**AIM OF THE TASK**: Print all entries word for word.

Scripts that build objects
━━━━━━━━
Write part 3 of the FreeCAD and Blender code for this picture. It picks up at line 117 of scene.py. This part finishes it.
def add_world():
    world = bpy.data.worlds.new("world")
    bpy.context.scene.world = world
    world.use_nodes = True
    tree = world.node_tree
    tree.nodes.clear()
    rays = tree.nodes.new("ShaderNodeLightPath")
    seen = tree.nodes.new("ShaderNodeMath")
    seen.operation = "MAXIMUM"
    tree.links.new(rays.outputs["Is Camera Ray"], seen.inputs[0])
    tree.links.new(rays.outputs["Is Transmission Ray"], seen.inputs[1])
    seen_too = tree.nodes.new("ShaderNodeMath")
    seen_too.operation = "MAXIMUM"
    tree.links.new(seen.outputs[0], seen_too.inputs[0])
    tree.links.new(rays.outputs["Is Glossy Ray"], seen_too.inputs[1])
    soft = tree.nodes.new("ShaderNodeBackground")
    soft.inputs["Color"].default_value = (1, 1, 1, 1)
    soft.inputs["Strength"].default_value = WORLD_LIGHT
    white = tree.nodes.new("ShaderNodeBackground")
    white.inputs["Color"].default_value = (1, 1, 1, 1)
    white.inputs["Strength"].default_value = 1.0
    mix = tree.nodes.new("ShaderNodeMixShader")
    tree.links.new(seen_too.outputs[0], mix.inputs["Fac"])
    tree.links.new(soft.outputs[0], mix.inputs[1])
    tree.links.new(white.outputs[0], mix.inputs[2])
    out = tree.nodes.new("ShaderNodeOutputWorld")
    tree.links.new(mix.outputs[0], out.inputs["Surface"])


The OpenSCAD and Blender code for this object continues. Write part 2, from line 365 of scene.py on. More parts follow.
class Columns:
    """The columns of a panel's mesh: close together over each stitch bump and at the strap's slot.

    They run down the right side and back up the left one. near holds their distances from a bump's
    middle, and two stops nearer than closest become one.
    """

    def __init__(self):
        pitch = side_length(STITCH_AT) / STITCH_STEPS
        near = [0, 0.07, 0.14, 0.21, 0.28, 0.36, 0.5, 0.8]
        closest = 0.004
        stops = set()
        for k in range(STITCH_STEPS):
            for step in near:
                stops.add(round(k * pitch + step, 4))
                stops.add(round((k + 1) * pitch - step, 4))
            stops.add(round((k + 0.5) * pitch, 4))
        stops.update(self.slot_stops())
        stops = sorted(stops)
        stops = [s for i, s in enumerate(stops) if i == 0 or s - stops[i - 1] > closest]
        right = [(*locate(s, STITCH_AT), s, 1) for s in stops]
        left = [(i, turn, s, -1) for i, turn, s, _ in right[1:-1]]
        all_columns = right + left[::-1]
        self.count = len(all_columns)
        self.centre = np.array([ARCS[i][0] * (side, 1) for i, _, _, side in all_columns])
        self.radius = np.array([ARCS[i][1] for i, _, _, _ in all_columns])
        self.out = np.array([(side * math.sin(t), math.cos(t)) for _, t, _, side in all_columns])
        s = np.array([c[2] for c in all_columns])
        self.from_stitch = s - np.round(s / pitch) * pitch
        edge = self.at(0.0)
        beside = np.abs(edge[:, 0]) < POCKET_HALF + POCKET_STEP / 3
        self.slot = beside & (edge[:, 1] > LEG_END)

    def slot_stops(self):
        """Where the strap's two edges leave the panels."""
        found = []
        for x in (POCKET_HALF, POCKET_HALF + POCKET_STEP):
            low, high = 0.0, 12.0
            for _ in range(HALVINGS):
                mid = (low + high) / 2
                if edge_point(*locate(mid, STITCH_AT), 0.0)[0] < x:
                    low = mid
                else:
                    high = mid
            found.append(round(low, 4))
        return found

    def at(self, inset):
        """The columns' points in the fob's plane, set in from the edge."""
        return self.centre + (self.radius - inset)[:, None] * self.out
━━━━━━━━
**OUTPUT FOR THIS EXERCISE**:
Write part 3 of the FreeCAD and Blender code for this picture. It picks up at line 117 of scene.py. This part finishes it.
def add_world():
    world = bpy.data.worlds.new("world")
    bpy.context.scene.world = world
    world.use_nodes = True
    tree = world.node_tree
    tree.nodes.clear()
    rays = tree.nodes.new("ShaderNodeLightPath")
    seen = tree.nodes.new("ShaderNodeMath")
    seen.operation = "MAXIMUM"
    tree.links.new(rays.outputs["Is Camera Ray"], seen.inputs[0])
    tree.links.new(rays.outputs["Is Transmission Ray"], seen.inputs[1])
    seen_too = tree.nodes.new("ShaderNodeMath")
    seen_too.operation = "MAXIMUM"
    tree.links.new(seen.outputs[0], seen_too.inputs[0])
    tree.links.new(rays.outputs["Is Glossy Ray"], seen_too.inputs[1])
    soft = tree.nodes.new("ShaderNodeBackground")
    soft.inputs["Color"].default_value = (1, 1, 1, 1)
    soft.inputs["Strength"].default_value = WORLD_LIGHT
    white = tree.nodes.new("ShaderNodeBackground")
    white.inputs["Color"].default_value = (1, 1, 1, 1)
    white.inputs["Strength"].default_value = 1.0
    mix = tree.nodes.new("ShaderNodeMixShader")
    tree.links.new(seen_too.outputs[0], mix.inputs["Fac"])
    tree.links.new(soft.outputs[0], mix.inputs[1])
    tree.links.new(white.outputs[0], mix.inputs[2])
    out = tree.nodes.new("ShaderNodeOutputWorld")
    tree.links.new(mix.outputs[0], out.inputs["Surface"])


The OpenSCAD and Blender code for this object continues. Write part 2, from line 365 of scene.py on. More parts follow.
class Columns:
    """The columns of a panel's mesh: close together over each stitch bump and at the strap's slot.

    They run down the right side and back up the left one. near holds their distances from a bump's
    middle, and two stops nearer than closest become one.
    """

    def __init__(self):
        pitch = side_length(STITCH_AT) / STITCH_STEPS
        near = [0, 0.07, 0.14, 0.21, 0.28, 0.36, 0.5, 0.8]
        closest = 0.004
        stops = set()
        for k in range(STITCH_STEPS):
            for step in near:
                stops.add(round(k * pitch + step, 4))
                stops.add(round((k + 1) * pitch - step, 4))
            stops.add(round((k + 0.5) * pitch, 4))
        stops.update(self.slot_stops())
        stops = sorted(stops)
        stops = [s for i, s in enumerate(stops) if i == 0 or s - stops[i - 1] > closest]
        right = [(*locate(s, STITCH_AT), s, 1) for s in stops]
        left = [(i, turn, s, -1) for i, turn, s, _ in right[1:-1]]
        all_columns = right + left[::-1]
        self.count = len(all_columns)
        self.centre = np.array([ARCS[i][0] * (side, 1) for i, _, _, side in all_columns])
        self.radius = np.array([ARCS[i][1] for i, _, _, _ in all_columns])
        self.out = np.array([(side * math.sin(t), math.cos(t)) for _, t, _, side in all_columns])
        s = np.array([c[2] for c in all_columns])
        self.from_stitch = s - np.round(s / pitch) * pitch
        edge = self.at(0.0)
        beside = np.abs(edge[:, 0]) < POCKET_HALF + POCKET_STEP / 3
        self.slot = beside & (edge[:, 1] > LEG_END)

    def slot_stops(self):
        """Where the strap's two edges leave the panels."""
        found = []
        for x in (POCKET_HALF, POCKET_HALF + POCKET_STEP):
            low, high = 0.0, 12.0
            for _ in range(HALVINGS):
                mid = (low + high) / 2
                if edge_point(*locate(mid, STITCH_AT), 0.0)[0] < x:
                    low = mid
                else:
                    high = mid
            found.append(round(low, 4))
        return found

    def at(self, inset):
        """The columns' points in the fob's plane, set in from the edge."""
        return self.centre + (self.radius - inset)[:, None] * self.out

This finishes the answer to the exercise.